** BEGIN Data provided **

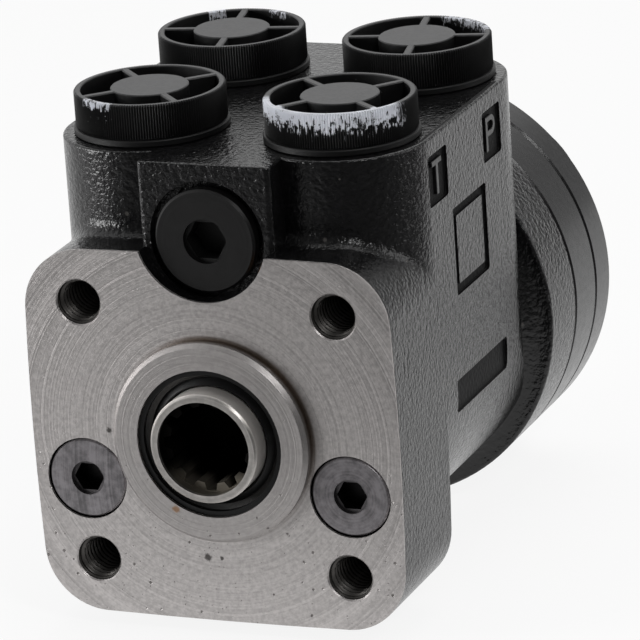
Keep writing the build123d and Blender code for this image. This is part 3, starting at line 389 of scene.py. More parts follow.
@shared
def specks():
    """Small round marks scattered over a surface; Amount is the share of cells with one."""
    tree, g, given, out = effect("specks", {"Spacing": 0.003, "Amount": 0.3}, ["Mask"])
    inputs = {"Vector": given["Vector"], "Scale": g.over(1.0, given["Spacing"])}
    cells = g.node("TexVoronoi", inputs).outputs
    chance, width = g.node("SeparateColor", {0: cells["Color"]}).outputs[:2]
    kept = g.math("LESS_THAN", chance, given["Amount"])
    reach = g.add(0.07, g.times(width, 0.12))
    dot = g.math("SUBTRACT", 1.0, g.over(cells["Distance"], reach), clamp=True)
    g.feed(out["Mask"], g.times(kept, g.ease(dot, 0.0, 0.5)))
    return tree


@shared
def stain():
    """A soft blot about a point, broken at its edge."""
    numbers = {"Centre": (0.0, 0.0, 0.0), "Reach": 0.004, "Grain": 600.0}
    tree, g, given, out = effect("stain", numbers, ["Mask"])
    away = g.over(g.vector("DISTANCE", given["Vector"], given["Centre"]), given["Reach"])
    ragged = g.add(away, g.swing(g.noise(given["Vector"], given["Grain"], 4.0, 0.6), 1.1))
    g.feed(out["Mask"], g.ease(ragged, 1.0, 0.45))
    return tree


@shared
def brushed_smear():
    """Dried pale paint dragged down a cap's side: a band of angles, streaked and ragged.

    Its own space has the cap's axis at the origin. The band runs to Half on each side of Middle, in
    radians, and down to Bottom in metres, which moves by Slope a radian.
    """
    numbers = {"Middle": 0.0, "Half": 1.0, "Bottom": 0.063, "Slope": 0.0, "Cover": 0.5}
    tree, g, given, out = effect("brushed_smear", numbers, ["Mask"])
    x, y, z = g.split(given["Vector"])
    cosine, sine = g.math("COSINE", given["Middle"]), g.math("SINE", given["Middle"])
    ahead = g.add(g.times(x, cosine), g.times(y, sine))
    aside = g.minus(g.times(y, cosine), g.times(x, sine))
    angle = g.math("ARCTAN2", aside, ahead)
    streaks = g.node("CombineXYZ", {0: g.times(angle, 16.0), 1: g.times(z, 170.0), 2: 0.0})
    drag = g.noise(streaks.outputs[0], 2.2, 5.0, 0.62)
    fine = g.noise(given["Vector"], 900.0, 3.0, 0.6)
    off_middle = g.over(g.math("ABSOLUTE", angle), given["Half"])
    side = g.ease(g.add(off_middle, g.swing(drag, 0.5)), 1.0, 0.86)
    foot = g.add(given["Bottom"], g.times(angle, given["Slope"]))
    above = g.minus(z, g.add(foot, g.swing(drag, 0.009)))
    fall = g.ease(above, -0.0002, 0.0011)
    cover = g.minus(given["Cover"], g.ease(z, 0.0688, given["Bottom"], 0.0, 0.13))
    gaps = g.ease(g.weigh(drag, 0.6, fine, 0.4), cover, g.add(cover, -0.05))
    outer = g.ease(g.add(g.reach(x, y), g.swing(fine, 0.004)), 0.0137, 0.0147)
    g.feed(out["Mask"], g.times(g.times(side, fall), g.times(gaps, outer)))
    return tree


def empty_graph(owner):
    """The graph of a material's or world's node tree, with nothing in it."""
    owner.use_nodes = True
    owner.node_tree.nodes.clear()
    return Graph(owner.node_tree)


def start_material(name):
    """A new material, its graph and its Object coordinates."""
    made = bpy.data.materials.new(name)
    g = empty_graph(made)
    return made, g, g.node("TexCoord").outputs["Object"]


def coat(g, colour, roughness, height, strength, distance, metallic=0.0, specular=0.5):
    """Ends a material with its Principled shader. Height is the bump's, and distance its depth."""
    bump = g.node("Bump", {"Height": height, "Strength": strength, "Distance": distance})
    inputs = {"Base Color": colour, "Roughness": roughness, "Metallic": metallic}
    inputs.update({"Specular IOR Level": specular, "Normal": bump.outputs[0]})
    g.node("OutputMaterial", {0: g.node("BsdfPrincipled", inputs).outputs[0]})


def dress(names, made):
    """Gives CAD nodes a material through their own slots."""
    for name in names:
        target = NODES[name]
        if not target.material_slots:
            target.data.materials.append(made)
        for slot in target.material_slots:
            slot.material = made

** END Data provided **

:: The task ::
Output all of the data again. Match it exactly.

:: Response below ::
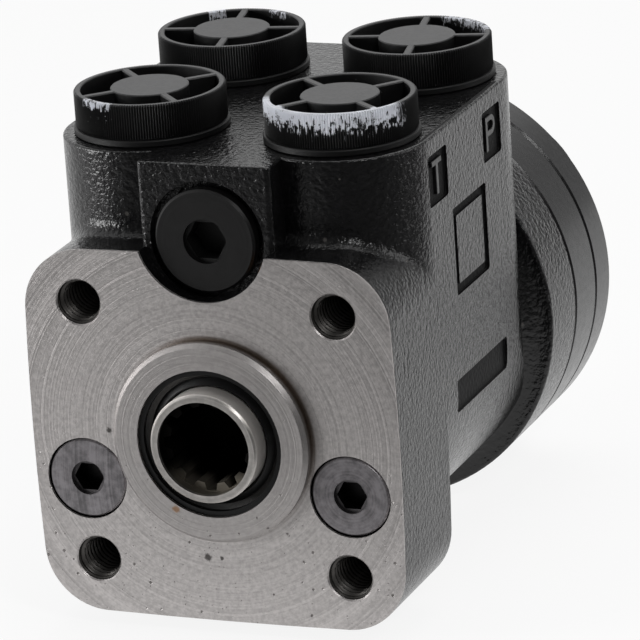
Keep writing the build123d and Blender code for this image. This is part 3, starting at line 389 of scene.py. More parts follow.
@shared
def specks():
    """Small round marks scattered over a surface; Amount is the share of cells with one."""
    tree, g, given, out = effect("specks", {"Spacing": 0.003, "Amount": 0.3}, ["Mask"])
    inputs = {"Vector": given["Vector"], "Scale": g.over(1.0, given["Spacing"])}
    cells = g.node("TexVoronoi", inputs).outputs
    chance, width = g.node("SeparateColor", {0: cells["Color"]}).outputs[:2]
    kept = g.math("LESS_THAN", chance, given["Amount"])
    reach = g.add(0.07, g.times(width, 0.12))
    dot = g.math("SUBTRACT", 1.0, g.over(cells["Distance"], reach), clamp=True)
    g.feed(out["Mask"], g.times(kept, g.ease(dot, 0.0, 0.5)))
    return tree


@shared
def stain():
    """A soft blot about a point, broken at its edge."""
    numbers = {"Centre": (0.0, 0.0, 0.0), "Reach": 0.004, "Grain": 600.0}
    tree, g, given, out = effect("stain", numbers, ["Mask"])
    away = g.over(g.vector("DISTANCE", given["Vector"], given["Centre"]), given["Reach"])
    ragged = g.add(away, g.swing(g.noise(given["Vector"], given["Grain"], 4.0, 0.6), 1.1))
    g.feed(out["Mask"], g.ease(ragged, 1.0, 0.45))
    return tree


@shared
def brushed_smear():
    """Dried pale paint dragged down a cap's side: a band of angles, streaked and ragged.

    Its own space has the cap's axis at the origin. The band runs to Half on each side of Middle, in
    radians, and down to Bottom in metres, which moves by Slope a radian.
    """
    numbers = {"Middle": 0.0, "Half": 1.0, "Bottom": 0.063, "Slope": 0.0, "Cover": 0.5}
    tree, g, given, out = effect("brushed_smear", numbers, ["Mask"])
    x, y, z = g.split(given["Vector"])
    cosine, sine = g.math("COSINE", given["Middle"]), g.math("SINE", given["Middle"])
    ahead = g.add(g.times(x, cosine), g.times(y, sine))
    aside = g.minus(g.times(y, cosine), g.times(x, sine))
    angle = g.math("ARCTAN2", aside, ahead)
    streaks = g.node("CombineXYZ", {0: g.times(angle, 16.0), 1: g.times(z, 170.0), 2: 0.0})
    drag = g.noise(streaks.outputs[0], 2.2, 5.0, 0.62)
    fine = g.noise(given["Vector"], 900.0, 3.0, 0.6)
    off_middle = g.over(g.math("ABSOLUTE", angle), given["Half"])
    side = g.ease(g.add(off_middle, g.swing(drag, 0.5)), 1.0, 0.86)
    foot = g.add(given["Bottom"], g.times(angle, given["Slope"]))
    above = g.minus(z, g.add(foot, g.swing(drag, 0.009)))
    fall = g.ease(above, -0.0002, 0.0011)
    cover = g.minus(given["Cover"], g.ease(z, 0.0688, given["Bottom"], 0.0, 0.13))
    gaps = g.ease(g.weigh(drag, 0.6, fine, 0.4), cover, g.add(cover, -0.05))
    outer = g.ease(g.add(g.reach(x, y), g.swing(fine, 0.004)), 0.0137, 0.0147)
    g.feed(out["Mask"], g.times(g.times(side, fall), g.times(gaps, outer)))
    return tree


def empty_graph(owner):
    """The graph of a material's or world's node tree, with nothing in it."""
    owner.use_nodes = True
    owner.node_tree.nodes.clear()
    return Graph(owner.node_tree)


def start_material(name):
    """A new material, its graph and its Object coordinates."""
    made = bpy.data.materials.new(name)
    g = empty_graph(made)
    return made, g, g.node("TexCoord").outputs["Object"]


def coat(g, colour, roughness, height, strength, distance, metallic=0.0, specular=0.5):
    """Ends a material with its Principled shader. Height is the bump's, and distance its depth."""
    bump = g.node("Bump", {"Height": height, "Strength": strength, "Distance": distance})
    inputs = {"Base Color": colour, "Roughness": roughness, "Metallic": metallic}
    inputs.update({"Specular IOR Level": specular, "Normal": bump.outputs[0]})
    g.node("OutputMaterial", {0: g.node("BsdfPrincipled", inputs).outputs[0]})


def dress(names, made):
    """Gives CAD nodes a material through their own slots."""
    for name in names:
        target = NODES[name]
        if not target.material_slots:
            target.data.materials.append(made)
        for slot in target.material_slots:
            slot.material = made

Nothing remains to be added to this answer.